A Prisoner to Anger?

Recently I found myself irritated and annoyed by someone in my life. I was struggling with acceptance and found myself aggravated and put out. My mind was on a circular track, like a broken record stuck in a groove, repeating over and over again, allowing me to wallow in my negativity. 


Later that day, I went to a discussion group. We read and talked about passages reminding me that I am not my mind. I am not even my thoughts! The conversation gave me objectivity and helped me break out of my negative pattern. I began to let it go. As I sat there contemplating my own process, I started to see how my anger and frustration were holding me prisoner in my mind. It had control over me because all I could think about and fixate on was feeling wronged.
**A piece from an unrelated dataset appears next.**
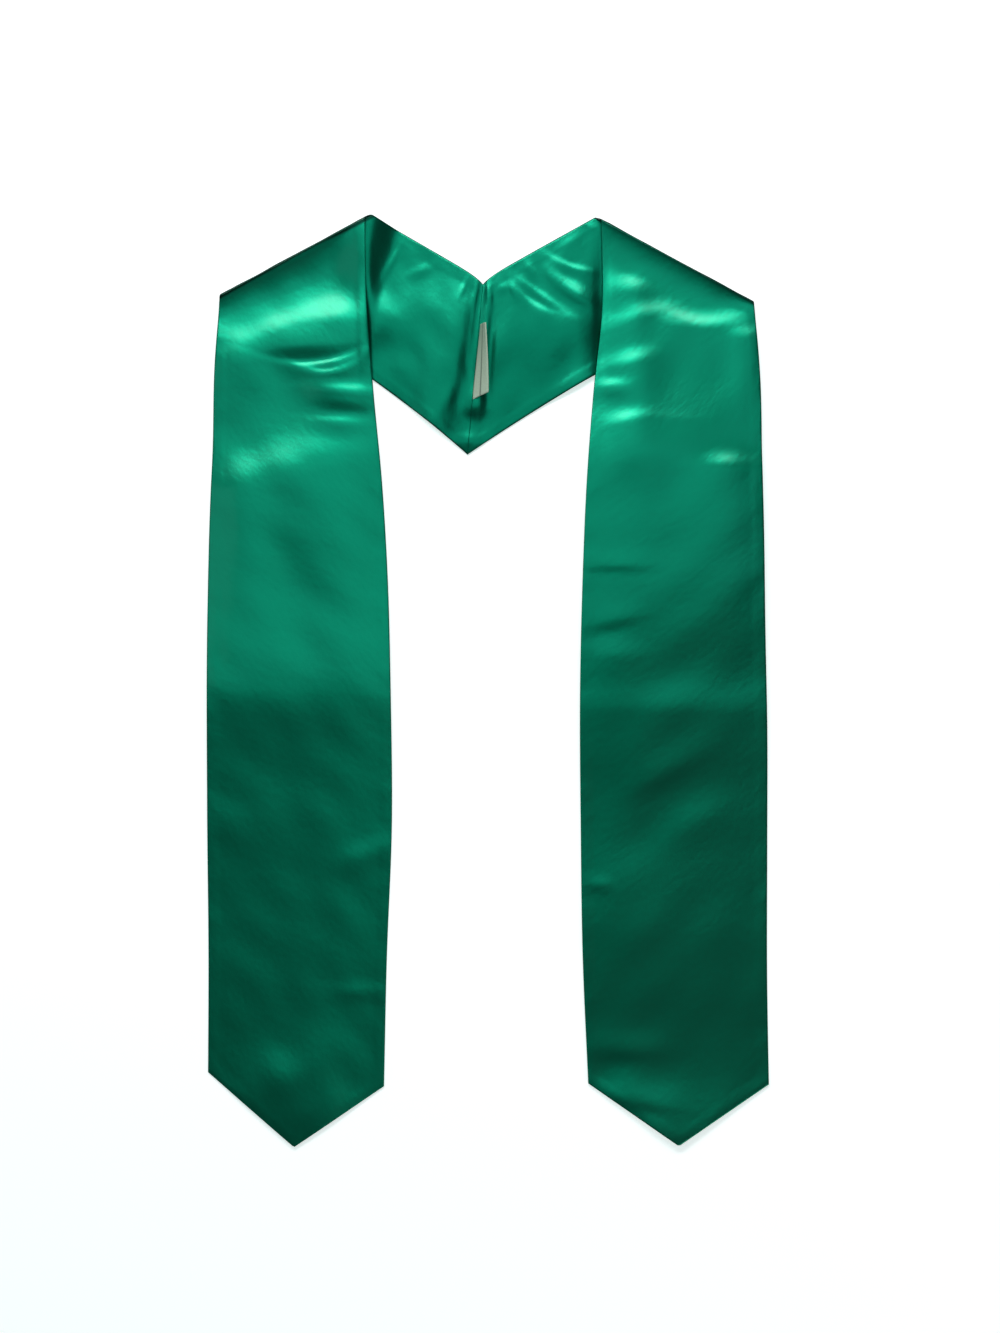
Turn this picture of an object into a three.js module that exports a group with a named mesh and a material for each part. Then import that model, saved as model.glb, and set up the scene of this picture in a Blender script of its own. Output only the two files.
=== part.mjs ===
import * as THREE from "three";

// A satin graduation stole, laid flat with its two front panels folded over the back yoke at the shoulders.
// Millimetres. X runs across, +Y points to the neck, +Z is up and the stole lies on z = 0.
// Each half is one long band, from the centre back seam, round the shoulder fold and down to its pointed hem.
// A band is two plies, face and lining, sewn round the edge and turned.

// Cloth
const plyThickness = 1;
const plyGap = 0.3; // between the face and the lining of one band
const layerGap = 0.4; // between a panel and the yoke that it lies on
const seamGap = 0.3; // between the two halves at the centre back
const edgeThickness = 0.5; // one ply where it turns in at a sewn edge
const edgeTurn = 2.5; // how far in from an edge a ply reaches its full thickness

// The stole as it lies
const laidLength = 642; // shoulder peak to hem point
const neckWidth = 157; // between the two shoulder peaks
const panelWidth = 127; // one band at its widest
const hemPoint = 45; // how far the point hangs below the hem's corners
const neckDepth = 47; // from the shoulder peaks down to the neck notch
const backSeamLength = 118;
const backSeamLean = 4.9; // degrees, foot of the seam to the left
const backSeamOffset = -4; // the neck notch, from the middle
const neckBow = 3; // how far the neck edge bulges above a straight line, close to the notch
const neckBowStart = 0.08; // share of the neck edge over which the bulge begins
const yokeBow = 8; // how far the yoke's lower edge hollows in

// Shoulder fold
const foldHollow = 2.05; // radius left open inside the roll
const foldLead = 4; // how far the yoke's neck edge passes the peak
const foldShift = 9.5; // how far the band steps outwards in its turn
const settleLength = 30; // from the fold to where the panel lies on the yoke
const bridgeStart = 6; // how far past the yoke's lower edge the panel begins to drop
const bridgeLength = 24; // from there to where it lies on the table
const pressLength = 25; // how far in front of a panel the yoke's billows die away
const seamHold = 13; // how far from the back seam they begin

// Billows
const billowHeight = 3;
const billowPress = 0.12; // share of it that presses flat on the table under the satin's own weight

// Care label, a folded strip sewn in the centre back seam
const labelLength = 52;
const labelWidth = 14;
const labelThickness = 1;
const labelFromNeck = 28;
const labelTopLean = 68; // degrees up from the table, at the end near the neck
const labelFootLean = 40;
const labelGap = 0.35; // between the label and the seam that it stands in

// Heights of a band's middle surface
const bandThickness = 2 * plyThickness + plyGap;
const tableHeight = bandThickness / 2;
const yokeTopHeight = tableHeight + bandThickness + layerGap;
const foldRadius = foldHollow + bandThickness / 2;
const foldTopHeight = tableHeight + 2 * foldRadius;
const foldReach = foldRadius + bandThickness / 2;

// How each half was laid, at its shoulder fold and its hem. peakOut is a share of neckWidth, peakDrop and
// tipLift of laidLength, hemSlant of panelWidth and pointShare of hemPoint; foldSlope is in degrees.
const folds = {
  left: { side: -1, peakOut: 0.52, peakDrop: 0, foldSlope: 27.9 },
  right: { side: 1, peakOut: 0.48, peakDrop: 0.002, foldSlope: 28.2 },
};
const hems = {
  left: { hemSlant: 0.076, tipLift: 0, pointShare: 1.04 },
  right: { hemSlant: -0.006, tipLift: 0.002, pointShare: 0.94 },
};

// The panel's outline. down runs from 0 at the fold to 1 at the hem's corners.
// width, and drift away from the middle of the fold, are shares of panelWidth.
const outlines = {
  left: [
    { down: 0, width: 0.79, drift: 0 },
    { down: 0.1, width: 0.828, drift: 0.01 },
    { down: 0.2, width: 0.874, drift: -0.003 },
    { down: 0.3, width: 0.935, drift: -0.017 },
    { down: 0.4, width: 0.973, drift: -0.027 },
    { down: 0.55, width: 0.997, drift: -0.035 },
    { down: 0.7, width: 1.001, drift: -0.038 },
    { down: 0.85, width: 0.969, drift: -0.027 },
    { down: 1, width: 0.956, drift: -0.018 },
  ],
  right: [
    { down: 0, width: 0.828, drift: 0 },
    { down: 0.1, width: 0.858, drift: 0.018 },
    { down: 0.2, width: 0.913, drift: -0.002 },
    { down: 0.3, width: 0.959, drift: -0.015 },
    { down: 0.4, width: 0.986, drift: -0.022 },
    { down: 0.55, width: 1.016, drift: -0.023 },
    { down: 0.7, width: 1.013, drift: -0.02 },
    { down: 0.85, width: 1.002, drift: -0.015 },
    { down: 1, width: 0.981, drift: 0.005 },
  ],
};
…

Then I thought, "do I really want to give this person that power over me?" Wow. Of course the answer was a resounding, "NO!"

Toward the end of the discussion, another member shared that he also was trapped in resentment. Those weren't his words, exactly. What he said was that he wasn't able to get passed a person who'd wronged him. It sounded like it had happened a long time ago. 

Of course the first words that came to my mind were, "you have to forgive him, the person who wronged you." But the gentleman wasn't hearing this. I looked at him and could see that his anger had distorted his facial features. Listening, it became clear that he'd allowed the bitterness to even define him. Who was he if he wasn't betrayed?

This man was mirroring my own inner conflict. I saw in front of me how the anger we hold onto, really holds us. Just as I'd been locked in a prison cell all day with my obsessive thoughts, I could see this man was too. For him though, it had been years. 

There is a quotation often attributed to the Buddha or Pema Chodrun but the origin is actually from Alcoholics Anonymous, "Anger is like drinking poison and expecting the other person to die."

What I felt inside myself on Monday and what I saw with this gentleman, was that quotation playing out exactly. We are the ones who feel the anger so ultimately it is punishing us. When we forgive, we set ouselves free. It's the irony of forgiveness. Our egos resist it so much, "we've been wronged! She's hurt us!" But the reality is that we are the ones who go on hurting ourselves over and over again by holding onto that pain. So I am resentful. How does she know? She has no idea. She doesn't feel my anger, only I do.

When we forgive, it doesn't mean that we forget or even deny that another person hurt us. It doesn't remove their responsibility, minimize or justify their actions. We can release the emotions without excusing the wrong. Forgiveness allows for an internal peace, helping us go on with life.

Sometimes when we've been holding anger for so long it can be hard to forgive. Louise Hay recommends that even if we're not ready to forgive we can be "willing to forgive." The Universe will support even our willingness and help us get there. Along with the mental health benefits of releasing resentment are the physical health benefits. As the Mayo Clinic reports, forgiveness allows for less anxiety and stress, lower blood pressure and reduced risk or alcohol or substance abuse.

So don't think about forgiveness as something we do for another person, think about it as a gift we give to ourselves. Be willing to walk over that proverbial bridge to the other side, the side of healing, love and empowerment. As Louise Hay says, "I forgive and I set MYSELF free."